_TASK MATERIAL:_
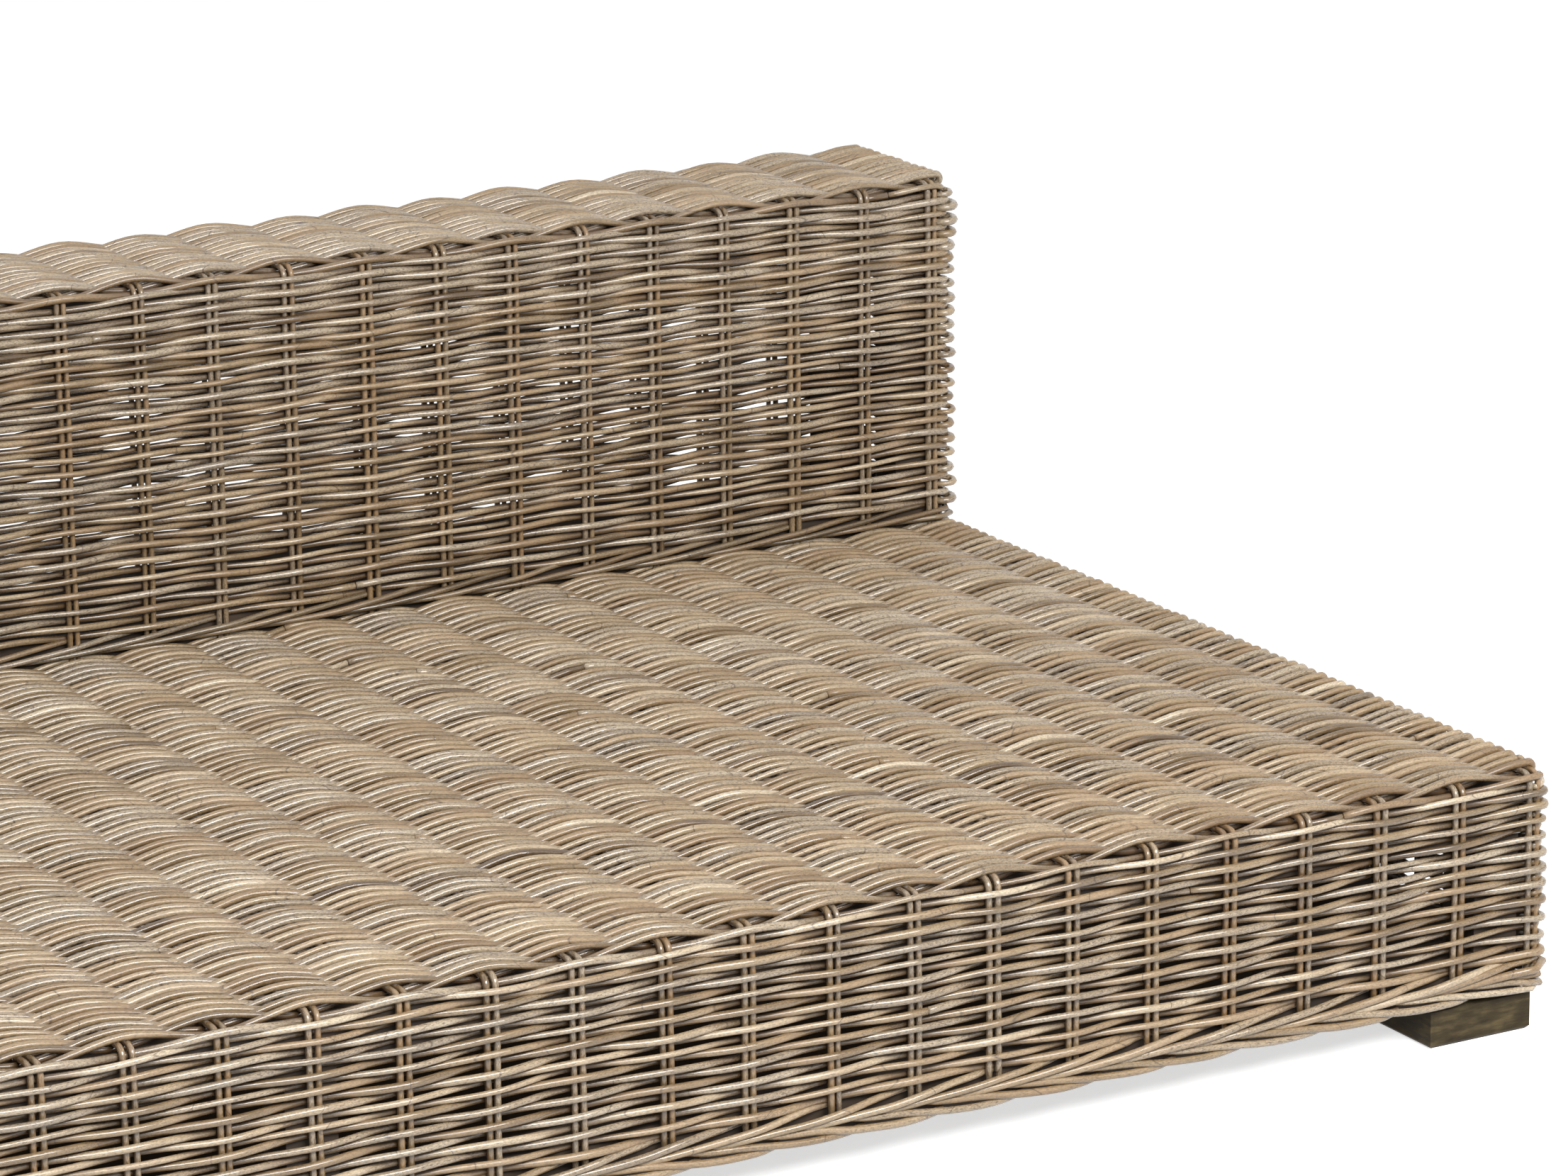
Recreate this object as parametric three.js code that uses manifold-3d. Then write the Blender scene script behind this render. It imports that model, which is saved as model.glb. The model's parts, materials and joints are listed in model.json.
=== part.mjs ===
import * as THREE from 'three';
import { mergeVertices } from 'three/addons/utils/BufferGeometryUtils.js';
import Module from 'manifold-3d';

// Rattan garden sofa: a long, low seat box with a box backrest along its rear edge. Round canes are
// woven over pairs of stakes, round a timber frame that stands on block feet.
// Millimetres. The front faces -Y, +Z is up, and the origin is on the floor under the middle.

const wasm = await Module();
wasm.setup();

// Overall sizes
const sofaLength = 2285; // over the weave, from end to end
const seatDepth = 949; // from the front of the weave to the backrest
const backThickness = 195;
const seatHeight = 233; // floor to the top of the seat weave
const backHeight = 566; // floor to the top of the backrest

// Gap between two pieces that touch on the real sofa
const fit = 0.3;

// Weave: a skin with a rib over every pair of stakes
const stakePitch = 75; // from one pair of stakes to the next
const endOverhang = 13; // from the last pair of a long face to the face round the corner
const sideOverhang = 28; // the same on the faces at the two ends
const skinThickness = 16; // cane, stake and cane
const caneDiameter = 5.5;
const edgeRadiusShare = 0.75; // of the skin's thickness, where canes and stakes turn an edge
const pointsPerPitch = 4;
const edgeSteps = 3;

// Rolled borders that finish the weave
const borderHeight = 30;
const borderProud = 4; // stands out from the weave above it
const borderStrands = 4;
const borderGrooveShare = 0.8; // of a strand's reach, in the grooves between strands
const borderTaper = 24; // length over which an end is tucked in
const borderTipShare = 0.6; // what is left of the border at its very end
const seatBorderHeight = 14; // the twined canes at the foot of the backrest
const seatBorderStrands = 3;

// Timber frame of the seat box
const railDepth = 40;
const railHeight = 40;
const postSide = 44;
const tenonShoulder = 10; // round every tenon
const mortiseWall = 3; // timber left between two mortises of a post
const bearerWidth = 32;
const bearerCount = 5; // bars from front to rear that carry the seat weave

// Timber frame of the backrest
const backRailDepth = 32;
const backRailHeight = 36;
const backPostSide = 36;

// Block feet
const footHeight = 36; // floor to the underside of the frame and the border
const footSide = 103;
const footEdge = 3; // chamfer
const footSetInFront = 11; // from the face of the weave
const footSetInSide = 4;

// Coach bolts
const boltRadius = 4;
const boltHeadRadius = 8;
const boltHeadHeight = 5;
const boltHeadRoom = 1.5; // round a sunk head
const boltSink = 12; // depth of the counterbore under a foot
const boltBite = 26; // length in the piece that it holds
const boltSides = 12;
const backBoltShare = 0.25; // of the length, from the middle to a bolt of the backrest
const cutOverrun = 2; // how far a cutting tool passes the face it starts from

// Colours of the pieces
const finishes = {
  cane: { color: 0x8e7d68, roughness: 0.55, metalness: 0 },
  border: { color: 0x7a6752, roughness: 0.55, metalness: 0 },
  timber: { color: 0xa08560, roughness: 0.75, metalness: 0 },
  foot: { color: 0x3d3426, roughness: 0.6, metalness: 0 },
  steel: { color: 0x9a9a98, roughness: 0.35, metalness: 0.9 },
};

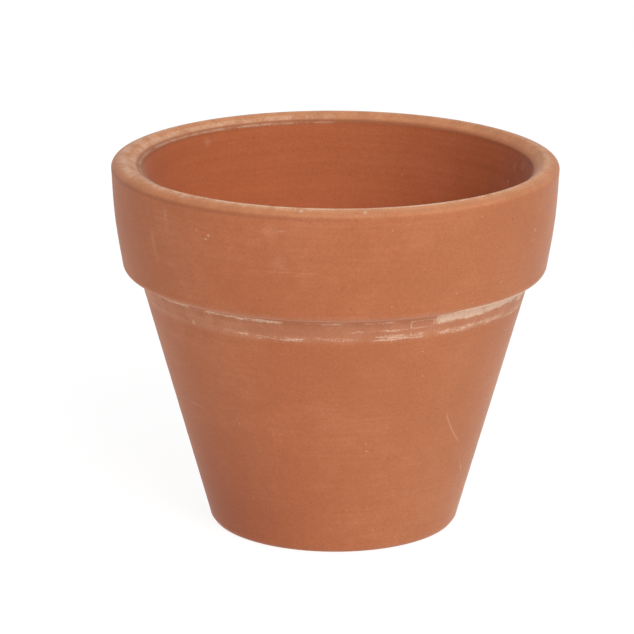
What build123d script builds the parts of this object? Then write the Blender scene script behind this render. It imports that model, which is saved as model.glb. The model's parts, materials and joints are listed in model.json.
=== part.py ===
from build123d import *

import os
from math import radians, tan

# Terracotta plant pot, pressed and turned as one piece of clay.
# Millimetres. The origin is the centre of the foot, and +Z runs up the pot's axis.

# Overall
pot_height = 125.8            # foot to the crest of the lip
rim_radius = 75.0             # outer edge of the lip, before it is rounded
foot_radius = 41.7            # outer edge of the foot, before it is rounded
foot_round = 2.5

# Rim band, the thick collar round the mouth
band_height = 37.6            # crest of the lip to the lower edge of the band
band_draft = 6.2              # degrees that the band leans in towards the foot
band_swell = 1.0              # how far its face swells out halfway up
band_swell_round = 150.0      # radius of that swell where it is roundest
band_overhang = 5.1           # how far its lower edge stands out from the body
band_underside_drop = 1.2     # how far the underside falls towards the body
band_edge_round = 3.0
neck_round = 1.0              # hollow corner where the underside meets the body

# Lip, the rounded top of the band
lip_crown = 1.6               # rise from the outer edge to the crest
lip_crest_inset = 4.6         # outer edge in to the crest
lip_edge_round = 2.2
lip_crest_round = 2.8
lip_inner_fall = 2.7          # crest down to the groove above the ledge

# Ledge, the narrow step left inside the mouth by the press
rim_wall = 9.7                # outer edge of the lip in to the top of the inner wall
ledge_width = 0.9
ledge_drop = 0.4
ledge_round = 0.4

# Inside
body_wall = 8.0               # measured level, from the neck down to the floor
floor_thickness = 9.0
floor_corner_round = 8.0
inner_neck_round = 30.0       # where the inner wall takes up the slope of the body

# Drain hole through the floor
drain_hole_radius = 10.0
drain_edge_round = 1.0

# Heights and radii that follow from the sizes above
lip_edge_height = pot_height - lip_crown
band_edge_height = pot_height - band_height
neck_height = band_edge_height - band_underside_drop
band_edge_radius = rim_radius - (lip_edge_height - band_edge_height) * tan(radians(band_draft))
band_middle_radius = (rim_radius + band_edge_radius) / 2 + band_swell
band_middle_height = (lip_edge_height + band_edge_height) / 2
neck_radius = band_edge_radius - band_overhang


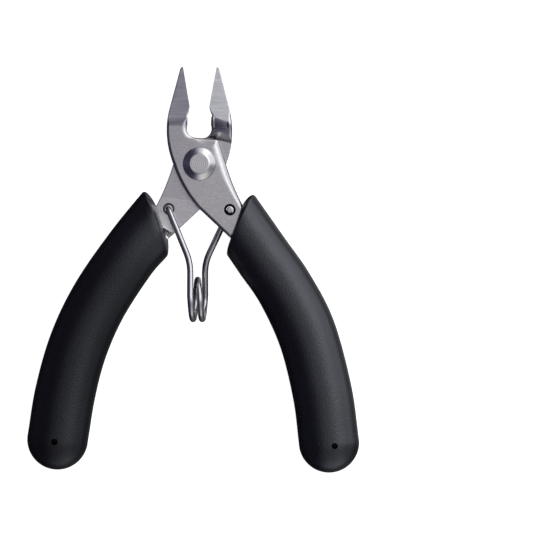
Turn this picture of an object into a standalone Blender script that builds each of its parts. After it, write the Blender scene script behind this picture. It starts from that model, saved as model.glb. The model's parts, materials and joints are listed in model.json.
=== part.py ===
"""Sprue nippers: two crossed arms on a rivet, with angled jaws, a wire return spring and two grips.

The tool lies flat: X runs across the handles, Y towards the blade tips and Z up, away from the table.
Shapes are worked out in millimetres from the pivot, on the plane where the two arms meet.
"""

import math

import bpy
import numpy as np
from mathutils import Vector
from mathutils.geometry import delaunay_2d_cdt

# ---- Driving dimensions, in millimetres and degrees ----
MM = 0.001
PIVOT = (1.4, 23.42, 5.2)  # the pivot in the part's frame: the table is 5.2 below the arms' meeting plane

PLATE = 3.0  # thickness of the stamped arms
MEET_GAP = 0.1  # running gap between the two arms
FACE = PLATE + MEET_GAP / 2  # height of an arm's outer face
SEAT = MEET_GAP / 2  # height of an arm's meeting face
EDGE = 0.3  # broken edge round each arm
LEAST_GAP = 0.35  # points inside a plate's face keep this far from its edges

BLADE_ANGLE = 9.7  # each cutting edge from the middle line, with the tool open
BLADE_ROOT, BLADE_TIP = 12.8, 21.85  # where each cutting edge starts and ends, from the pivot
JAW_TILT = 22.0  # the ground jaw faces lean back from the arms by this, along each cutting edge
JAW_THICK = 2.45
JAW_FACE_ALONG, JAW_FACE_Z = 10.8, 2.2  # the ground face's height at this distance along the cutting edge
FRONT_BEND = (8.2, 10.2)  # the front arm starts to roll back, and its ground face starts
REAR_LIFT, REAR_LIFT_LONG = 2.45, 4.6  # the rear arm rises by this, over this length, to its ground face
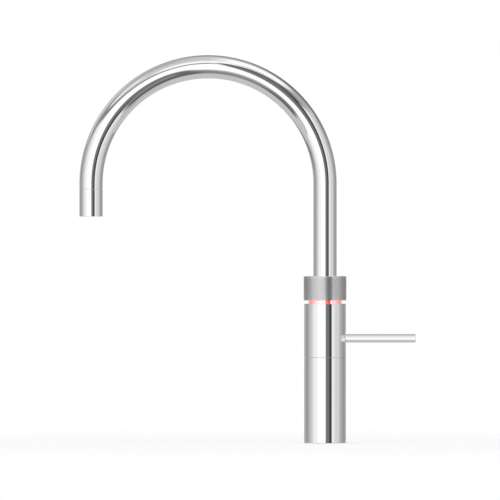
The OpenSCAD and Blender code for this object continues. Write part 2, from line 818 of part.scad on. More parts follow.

_STATED TASK:_
Begin with the first line of the listing and copy exactly through the line that contains "import Module from 'manifold-3d';", please, keeping both ends and leaving out everything after.

_ANSWER TO THIS PROBLEM:_
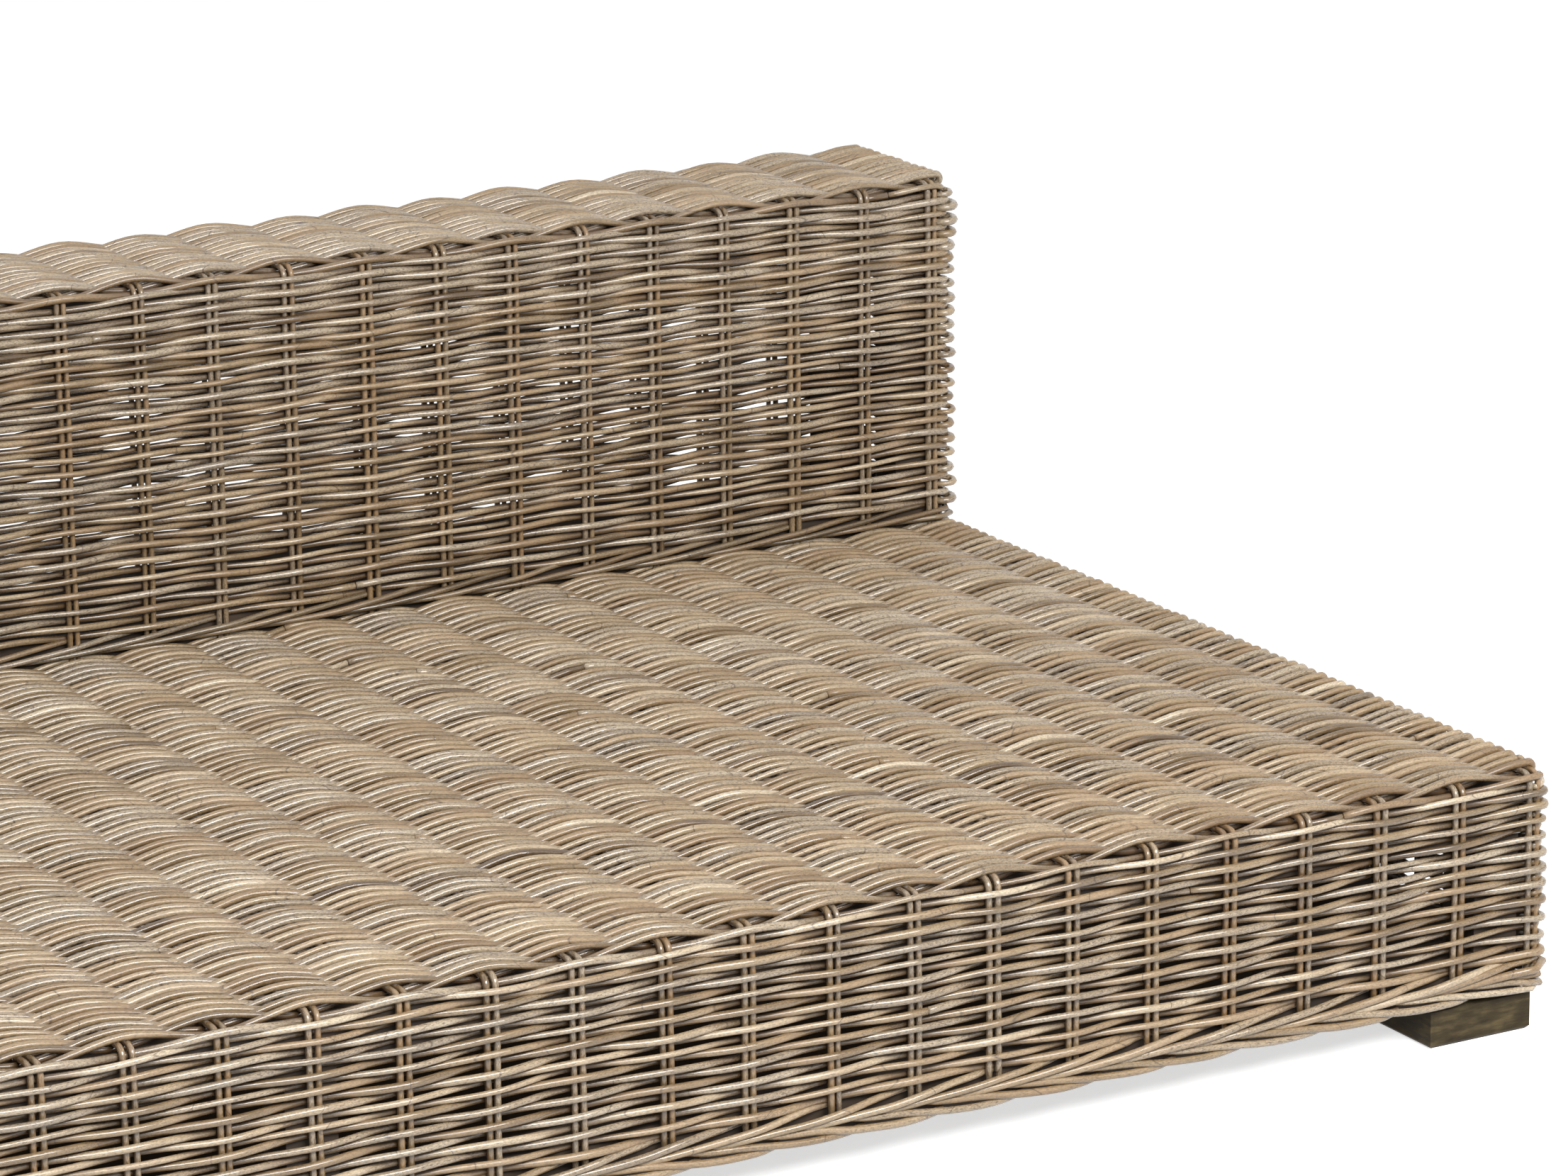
Recreate this object as parametric three.js code that uses manifold-3d. Then write the Blender scene script behind this render. It imports that model, which is saved as model.glb. The model's parts, materials and joints are listed in model.json.
=== part.mjs ===
import * as THREE from 'three';
import { mergeVertices } from 'three/addons/utils/BufferGeometryUtils.js';
import Module from 'manifold-3d';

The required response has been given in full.